Meta discussion for all the folks who have been he...
# present-company
i
Meta discussion for all the folks who have been here forever. Do you have any old messages or threads that you've saved, either to refer back to in the future or as a personal favourite or for some other reason? If we were going to collectively work on a project to pick out the best of the best posts and conversations from the history of FoC, where would you start?
m
I'm disorganized and have really bad memory so I build tools to look back 😄 The last two is a ranking of links with fetched titles and search: http://search.futureofcoding.org/history/links/ and a script that dumps the whole history into a sqlite database.
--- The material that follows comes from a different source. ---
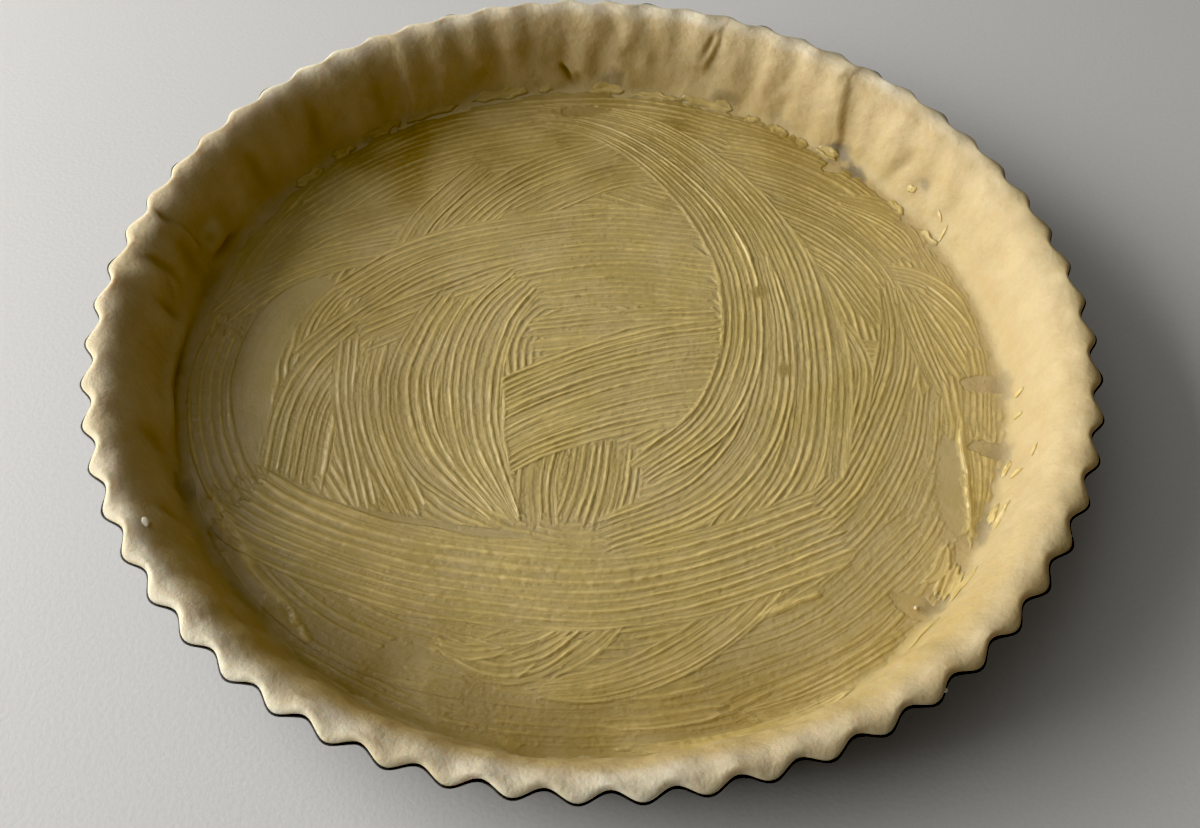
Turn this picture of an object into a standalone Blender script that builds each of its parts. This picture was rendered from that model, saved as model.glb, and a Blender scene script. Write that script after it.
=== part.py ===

My next one will probably be a list of words, names and concepts (suggestions welcome) and a script that generates an index of conversations where that's mentioned, kind of what tools of thought people do manually with [[double brackets]] but automated for lazy people like me 🙂 A curated list of talks, books, papers, people and artifacts and their respective conversations here would be a good one too
💡 1
one I was thinking about was a word cloud that links to conversations
with the sqlite database I can easily query the most active threads 😉
c
I wish C2 wiki was still alive – even 20 years later, all the conversations would live naturally there, under an UmbrellaTerm, would continue, would build on each other
❤️ 3
c
Probably long threads (by character count, or time between first and last messages) would be my guess as the best heuristic
w
When I see text (not a link*) that I'm likely to want to refer back to, I email it to myself. 🐺 (* The links just collect dust on my desktop. Way more interesting stuff going on than I can sort through let alone keep track of.)
k
I have a bunch of bookmarks from this group I can share, though they're mostly from threads I was active in.
i
Please do.
Also, @wtaysom, if you have a collection of such text, by all means share it with me. I can dig out the original sources using linen.futureofcoding.org.